Early Friday, AMC reported revenue of $1.2 billion and loss of $1.35 a share for the three months ended June 30. That fell well short of the earnings of 24 cents a share the company reported for the same time last year, although revenue topped the $764 million AMC reeled in then, as the company’s now a much bigger chain after multiple acquisitions. Before AMC released updated guidance Wednesday, analysts had estimated revenue of $1.23 billion and a loss of 11 cents a share.

“While we strongly believe AMC is well positioned for the future, and are confident in the long term prospects for AMC to drive revenue and earnings growth, we are nonetheless extremely disappointed by AMC’s financial and operating results for the second quarter of 2017,” AMC CEO and President Adam Aron said in a statement. He pinned much of the blame on a “weaker than anticipated industry box office in the U.S., not expected to strengthen until the fourth quarter of 2017.”

AMC had hoped to soften the blow by releasing updated guidance late Wednesday, ahead of earnings, that blamed a soft summer box office for weaker-than-expected second-quarter performance. The company also announced a cost-cutting plan that involved reducing staffing and hours. AMC attributed a big chunk of the second-quarter loss to a pre-tax impairment charge related to AMC’s investment in theater advertising company National CineMedia, whose market value had declined significantly below the value for which AMC had been booking the investment.

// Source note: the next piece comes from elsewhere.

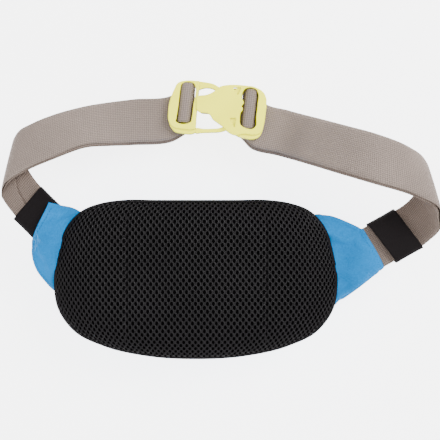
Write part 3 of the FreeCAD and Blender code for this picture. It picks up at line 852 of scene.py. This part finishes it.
def keeper(name, start, heading, s0, s1, skew, z_mid, half_width, half_height, tilt, material):
    """An elastic sleeve round both layers of webbing."""
    d = np.array([math.cos(heading), math.sin(heading), 0])
    w = np.array([math.sin(heading), -math.cos(heading), 0])
    rows, ring = 16, 56
    profile = oval(half_width, half_height, ring, 5.0)
    verts, uvs = [], []
    girth = np.r_[0, np.cumsum([math.dist(profile[k], profile[k + 1]) for k in range(ring - 1)])]
    for i in range(rows):
        t = i / (rows - 1)
        for k, (v, h) in enumerate(profile):
            s = s0 + (s1 - s0) * t + v * math.tan(skew)
            pinch = 1 - 0.012 * math.sin(math.pi * t)
            pucker = 0.35 * noise.noise(Vector((s / 5, v / 9, h / 3 + 7)))
            p = (np.array([start[0], start[1], 0]) + d * s + w * v * pinch
                 + np.array([0, 0, z_mid - v * tilt + h * (1 + 0.05 * math.sin(math.pi * t)) + pucker]))
            verts.append(p)
            uvs.append((s, girth[k]))
    return thicken(make_mesh(name, verts, grid_faces(rows, ring, wrap=True), material, uvs), 1.1)


left_keeper = keeper("left_elastic_keeper", (-127.3, 48.5), math.radians(135.4), 1.8, 25.2,
                     math.radians(2.3), 56.0, 18.4, 3.1, -0.15, elastic)
finish_piece(left_keeper, "left_keeper_body", "elastic", "left_keeper")
right_keeper = keeper("right_elastic_keeper", (154.6, 28.35), math.radians(29.4), 6.3, 32.5,
                      math.radians(8), 57.7, 20.3, 4.4, 0.0, elastic)
finish_piece(right_keeper, "right_keeper_body", "elastic", "right_keeper")

# ---------------------------------------------------------------- buckle


def moulded(name, parts):
    """Moulded plastic from flat parts: (rim, holes, low, high, rounding of the edges, painted shade on the
    whole part). Faces that turn sideways also take the darker lime as painted shade.
    """
    pieces = []
    for number, (rim, holes, low, high, rounding, _) in enumerate(parts):
        curve = bpy.data.curves.new(name + str(number), "CURVE")
        curve.dimensions = "2D"
        curve.fill_mode = "BOTH"
        curve.bevel_depth = rounding
        curve.bevel_resolution = 3
        curve.offset = -rounding
        curve.extrude = max(0.01, (high - low) / 2 - rounding)
        for loop in [rim] + list(holes):
            line = smooth_line(loop, 7 * len(loop), closed=True) if len(loop) > 4 else np.array(loop)
            spline = curve.splines.new("POLY")
            spline.points.add(len(line) - 1)
            for point, (u, v) in zip(spline.points, line):
                point.co = (u, v, 0, 1)
            spline.use_cyclic_u = True
        form = bpy.data.objects.new(name + str(number), curve)
        bpy.context.scene.collection.objects.link(form)
        bpy.context.evaluated_depsgraph_get().update()
        mesh = bpy.data.meshes.new_from_object(form.evaluated_get(bpy.context.evaluated_depsgraph_get()))
        bpy.data.objects.remove(form)
        for vertex in mesh.vertices:
            vertex.co = Vector(buckle_point(vertex.co.x, vertex.co.y, (low + high) / 2 + vertex.co.z))
        pieces.append(mesh)
    verts, faces, shade = [], [], []
    for number, mesh in enumerate(pieces):
        start = len(verts)
        verts += [tuple(v.co) for v in mesh.vertices]
        faces += [tuple(start + k for k in poly.vertices) for poly in mesh.polygons]
        # Side faces, and every face of a part flagged in the last column, take the darker lime as painted
        # shade.
        painted_shade_part = parts[number][5]
        shade += [1 if painted_shade_part or poly.normal.z < 0.3 else 0 for poly in mesh.polygons]
    obj = make_mesh(name, verts, faces, lime)
    obj.data.materials.append(lime_painted_shade)
    if len(obj.data.polygons) == len(shade):
        obj.data.polygons.foreach_set("material_index", shade)
    weld = obj.modifiers.new("weld", "WELD")
    weld.merge_threshold = 0.00001
    apply_modifiers(obj)
    for poly in obj.data.polygons:
        poly.use_smooth = abs(poly.normal.z) < 0.999
    return obj


def rect(u0, u1, v0, v1):
    return [(u0, v0), (u1, v0), (u1, v1), (u0, v1)]


RIGHT_RIM = [(19.6, 21.4)] + [(u, v) for u, v in FEMALE_RIM if u > 20] + [(19.4, -22.6)]


def drawn_in(rim, below, share, start=-100):
    """The outline with its near side drawn in past start, which leaves a ledge on the part under it."""
    return [(u, v if v > below or u < start else below + (v - below) * share) for u, v in rim]


def inset(rim, depth):
    """The outline pulled towards its centre by about the depth."""
    middle = np.mean(np.array(rim), axis=0)
    line = []
    for u, v in rim:
        away = math.hypot(u - middle[0], v - middle[1])
        line.append((u + (middle[0] - u) * depth / away, v + (middle[1] - v) * depth / away))
    return line


male = moulded("buckle_male", [
    (drawn_in(MALE_RIM, -14.8, 0.6), [MALE_SLOT], 5.6, 9.0, 1.2, False),
    (MALE_RIM, [MALE_SLOT], 0.3, 6.2, 1.1, False),
    (rect(-31.5, -25.5, -14, 21), [], 2.6, 6.0, 0.6, True),
    (rect(-18, 11, -1.6, 1.6), [], 3.6, 6.8, 0.4, True),
])
upper_arm = moulded("buckle_upper_arm", [(UPPER_ARM, [], 2.2, 7.0, 1.0, False)])
lower_arm = moulded("buckle_lower_arm", [(LOWER_ARM, [], 2.2, 7.0, 1.0, False)])
female = moulded("buckle_female", [
    (drawn_in(FEMALE_RIM, -15.6, 0.62, 20), [FEMALE_SLOT, UPPER_NOTCH, LOWER_NOTCH], 7.3, 11.0, 1.2, False),
    (RIGHT_RIM, [FEMALE_SLOT], 1.5, 7.9, 0.6, False),
    (inset(FEMALE_RIM, 1.6), [inset(FEMALE_SLOT, -0.6)], 0.0, 2.4, 0.8, True),
    (rect(25.5, 31, -15, 20), [], 2.6, 6.0, 0.6, True),
])
finish_piece(male, "male_half", "buckle_plastic", "buckle_male_frame")
finish_piece(upper_arm, "prong_upper", "buckle_plastic", "buckle_prong_upper")
finish_piece(lower_arm, "prong_lower", "buckle_plastic", "buckle_prong_lower")
finish_piece(female, "female_half", "buckle_plastic", "buckle_female_body")

# ---------------------------------------------------------------- zips


def zip_point(kind, x, y, z):
    """From a zip's own frame (travel, across, depth) to the pack's frame."""
    if kind == "pocket_zip":
        return (x, POCKET_ZIP_Y + y, FRONT_Z + z)
    return (x, POUCH[1] - z, MAIN_ZIP_Z + y)


# Sections of one coil tooth: distance from the middle, half width, lower and upper level.
COIL_SECTIONS = ((0.35, 0.25, 1.2, 2.3), (0.6, 0.42, 1.0, 2.5), (1.5, 0.42, 1.0, 2.6), (1.85, 0.3, 1.2, 2.4))


def build_coil(kind):
    """Interlocked teeth along the closed zip."""
    verts, faces = [], []
    pitch = 1.3
    for k in range(int(2 * ZIP_HALF / pitch)):
        x = -ZIP_HALF + pitch * (k + 0.5)
        for side, shift in ((1, 0.0), (-1, pitch / 2)):
            base = len(verts)
            for s, wide, low, high in COIL_SECTIONS:
                for dx, z in ((-wide, low), (wide, low), (wide, high), (-wide, high)):
                    verts.append(zip_point(kind, x + shift + dx, side * s, z))
            faces += grid_faces(4, 4, wrap=True, start=base)
            faces += [(base, base + 1, base + 2, base + 3), (base + 12, base + 13, base + 14, base + 15)]
    return make_mesh(kind + "_coil", verts, faces, zip_coil, smooth=False)


def build_tabs(kind):
    """A small folded tab over each end of the zip."""
    verts, faces = [], []
    for x0 in (-ZIP_HALF - 3, ZIP_HALF - 1):
        base = len(verts)
        for z, edge in ((-0.5, 0.0), (-1.0, 0.0), (-1.3, 0.4)):
            for x, y in ((x0 + edge, -5 + edge), (x0 + 4 - edge, -5 + edge),
                         (x0 + 4 - edge, 5 - edge), (x0 + edge, 5 - edge)):
                verts.append(zip_point(kind, x, y, z))
        faces += grid_faces(3, 4, wrap=True, start=base)
        faces += [(base, base + 1, base + 2, base + 3), (base + 8, base + 9, base + 10, base + 11)]
    return make_mesh(kind + "_end_tabs", verts, faces, zip_tape, smooth=False)


for kind in ("main_zip", "pocket_zip"):
    finish_piece(build_coil(kind), ROOT, "zip_coil", kind + "_teeth")
    finish_piece(build_tabs(kind), ROOT, "zip_tape", kind + "_stops")


def dress(node, material):
    """Gives a plain node its finished material."""
    data = NODES[node].data
    data.materials.clear()
    data.materials.append(material)


for kind in ("main_zip", "pocket_zip"):
    dress(kind + "_slider", zip_metal)
    dress(kind + "_pull", zip_metal)
    dress(kind + "_tapes", zip_tape)
dress("back_liner", lining)
dress("pocket_lining", lining)

# ---------------------------------------------------------------- stitching


line = outline(POUCH[0] - 0.6, POUCH[1] - 0.6, 500)
points = np.column_stack([line, pad_height(line) + 0.15])
seam = stitches("binding_stitch", np.vstack([points, points[:1]]), level_normals(len(points) + 1),
                thread_black, 2.2, 3.3)
finish_piece(seam, ROOT, "binding")

for kind in ("main_zip", "pocket_zip"):
    for tag, y in (("near", -5.4), ("far", 5.4)):
        xs = np.linspace(-ZIP_HALF - 2, ZIP_HALF + 2, 70)
        points = np.array([zip_point(kind, x, y, -0.15) for x in xs])
        outwards = np.array(zip_point(kind, 0, 0, -1)) - np.array(zip_point(kind, 0, 0, 0))
        seam = stitches(kind + "_stitch_" + tag, points, np.tile(outwards, (70, 1)), thread_blue, 2.0, 3.0,
                        0.5)
        finish_piece(seam, ROOT, "shell_fabric")


def sewn_line(name, piece, xy, material, body, slot, **sizes):
    """Stitches laid on the upper side of a piece along a line seen from above."""
    points, normals = [], []
    for x, y in xy:
        hit, place, normal, _ = piece.ray_cast(Vector((x * MM, y * MM, 0.2)), Vector((0, 0, -1)))
        if hit:
            points.append(np.array(place) / MM)
            normals.append(np.array(normal))
    finish_piece(stitches(name, np.array(points), np.array(normals), material, **sizes), body, slot)


def beside(line, gap):
    """The line moved sideways, to its left, by a gap."""
    line = smooth_line(line, 90)
    ahead = np.gradient(line, axis=0)
    ahead /= np.linalg.norm(ahead, axis=1)[:, None]
    return line + np.column_stack([-ahead[:, 1], ahead[:, 0]]) * gap


# Seams sewn near the free edges of the wings, each beside a line by a gap.
WING_SEAMS = (
    ("left_wing_end_stitch", left_wing, [(-125, 64), (-129, 57), (-135.2, 46), (-141, 36)], 3.2),
    ("left_wing_edge_stitch", left_wing,
     [(-126, -9), (-132, -3.5), (-139.5, 8), (-143, 21), (-142.6, 32)], -2.6),
    ("right_wing_end_stitch", right_wing, [(145, 41.5), (150, 34), (156.3, 23), (161.5, 13)], -3.2),
    ("right_wing_edge_stitch", right_wing,
     [(125, -19.8), (131, -15.4), (145, -4.8), (156, 4.1), (160, 7.8)], 2.8),
)
for name, wing, line, gap in WING_SEAMS:
    sewn_line(name, wing, beside(line, gap), thread_blue, ROOT, "wing_fabric",
              length=1.8, pitch=2.8, width=0.4, rise=0.15)

# ---------------------------------------------------------------- stage, lights, camera

floor_paper = Look("floor_paper", (0.86, 0.86, 0.87), 0.9, Emission_Strength=4.2, Emission_Color=(1, 1, 1, 1))
reach = 3000
corners = [(-reach, -reach, -0.5), (reach, -reach, -0.5), (reach, reach, -0.5), (-reach, reach, -0.5)]
floor = make_mesh("floor", corners, [(0, 1, 2, 3)], floor_paper.material, smooth=False)

world = bpy.data.worlds.new("studio")
bpy.context.scene.world = world
world.use_nodes = True
world.node_tree.nodes["Background"].inputs[0].default_value = (0.95, 0.97, 1.0, 1)
world.node_tree.nodes["Background"].inputs[1].default_value = 0.8


def softbox(name, place, target, size, power):
    light = bpy.data.lights.new(name, "AREA")
    light.shape = "SQUARE"
    light.size = size
    light.energy = power
    obj = bpy.data.objects.new(name, light)
    bpy.context.scene.collection.objects.link(obj)
    obj.location = place
    obj.rotation_euler = (Vector(target) - Vector(place)).to_track_quat("-Z", "Y").to_euler()


softbox("key", (0.75, 0.5, 1.0), (0, 0.05, 0), 0.6, 17)
softbox("top", (0.05, 0.1, 1.3), (0, 0.05, 0), 0.7, 7)
softbox("fill", (-0.8, -0.5, 0.9), (0, 0.05, 0), 0.9, 6)
softbox("front_low", (0.1, -1.0, 0.5), (0, 0.0, 0.03), 0.8, 3)

camera = bpy.data.cameras.new("camera")
camera.sensor_width = 36
camera.lens = 36 / 2 / math.tan(math.radians(18.04))
view = bpy.data.objects.new("camera", camera)
bpy.context.scene.collection.objects.link(view)
view.location = (0.0210, 0.0516, 0.640)
bpy.context.scene.camera = view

That news summarily sent the company’s stock down 25 percent in after-hours trading. The next day, AMC said that it would be moving up its earnings release from Monday afternoon to Friday morning. And late Thursday, AMC announced a $100 million share buyback program to help bolster its share price. AMC’s stock is down 55 percent year-to-date.

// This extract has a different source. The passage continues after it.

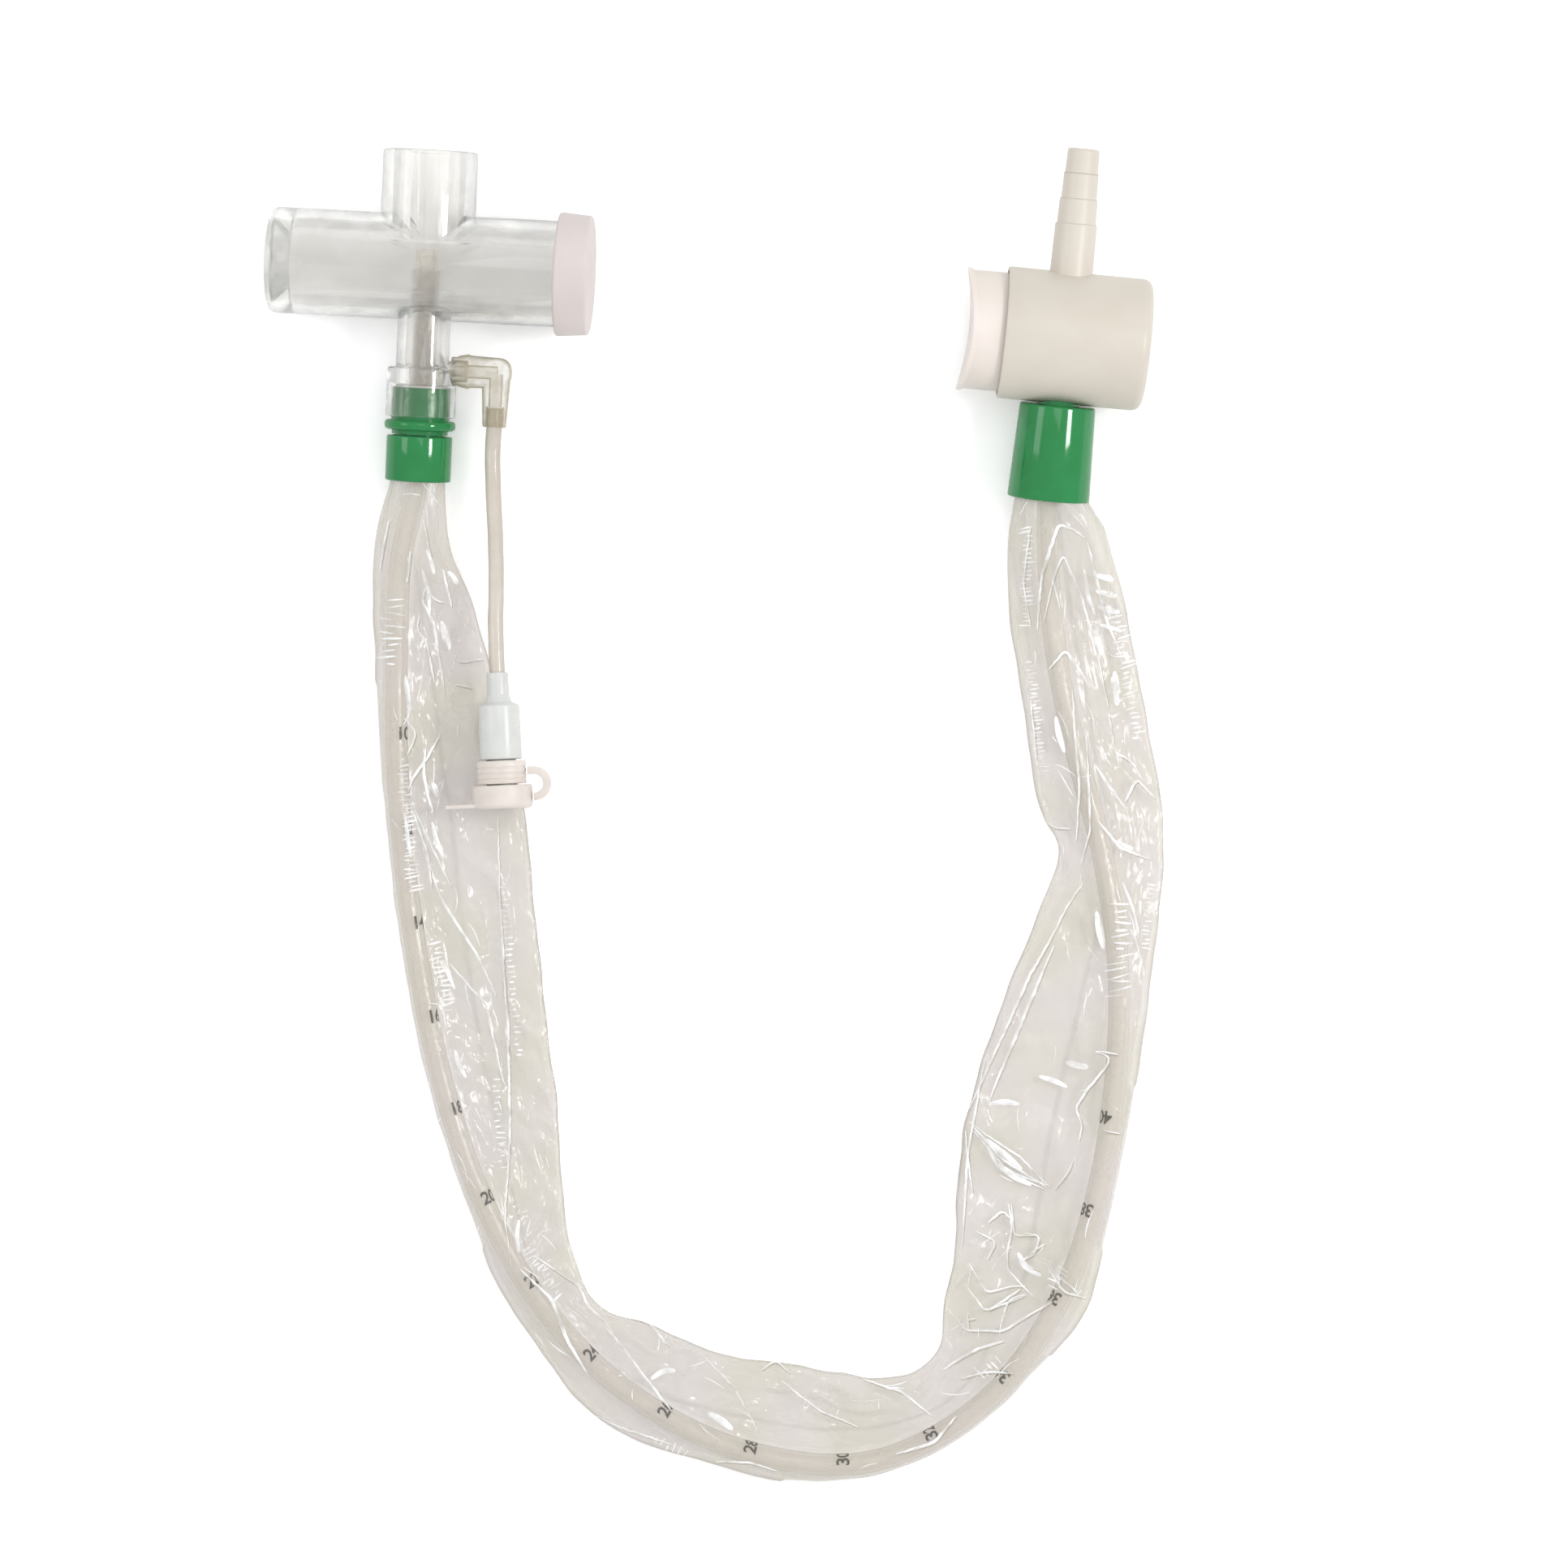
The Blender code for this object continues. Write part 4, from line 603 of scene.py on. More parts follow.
# Rubber of the seal rings: dull black
RUBBER = moulded("black_rubber", "2A2A2A", "343434", 0.60, 1.52, 2, 0.2, 0.004)
STEEL = steel_finish()
FILM = film_finish()
# Painted highlights: the white of the strips laid along the film's creases, pleats and gleams
CREASE_HIGHLIGHT = crease_finish()
# The shaded side of a sharp fold: the film's own colour, darker and half clear
FOLD_SHADE = moulded("film_fold_shade", "A79E8C", "B3AA99", 0.3, 1.50, 6, 0.5, 0.004, alpha=0.42)
# PVC of the catheter: milky clear, whiter along both edges
CATHETER_PVC = clear_moulding("catheter_pvc", "F7F0E5", 0.18, 1.54, 6.0, 0.01, 0.30, 0.34, 0.05)
# Printing ink: flat black
INK = moulded("depth_ink", "0C0C0B", "161614", 0.55, 1.50, 1.0, 0.2, 0.002)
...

The company also pointed at a weak second-quarter box office — AMC said the U.S. box office gross for that period dipped 4.4 percent compared with 2016 in its Wednesday release — and a third-quarter film slate that also projects to be soft as reasons for its disappointing results.

AMC’s retrenchment is a major shift for what had been one of the entertainment industry’s most aggressive acquirers. Last year, AMC inked billion-dollar deals to acquire U.S. chain Carmike Cinemas and European exhibitors UCI & Odeon and Nordic Cinema, giving the company more than 11,000 screens — but also plenty of leverage. AMC currently has about $4 billion in long-term debt.

AMC’s parent company, China’s Dalian Wanda Group, has also faced financial constraints of its own, as the once-aggressive international dealmaker has pared back in the face of regulatory pressure. Wanda recently sold its theme park business and 77 hotels to other Chinese companies as it works to reduce its debt. AMC issued a statement last month denying that Wanda money was used in for its big theater acquisitions.

“At no time was Wanda ever a source of funding for any of these acquisitions or individual theater purchases,” AMC said in the statement.

AMC will hold a conference call at 10:30 a.m. ET to discuss the earnings.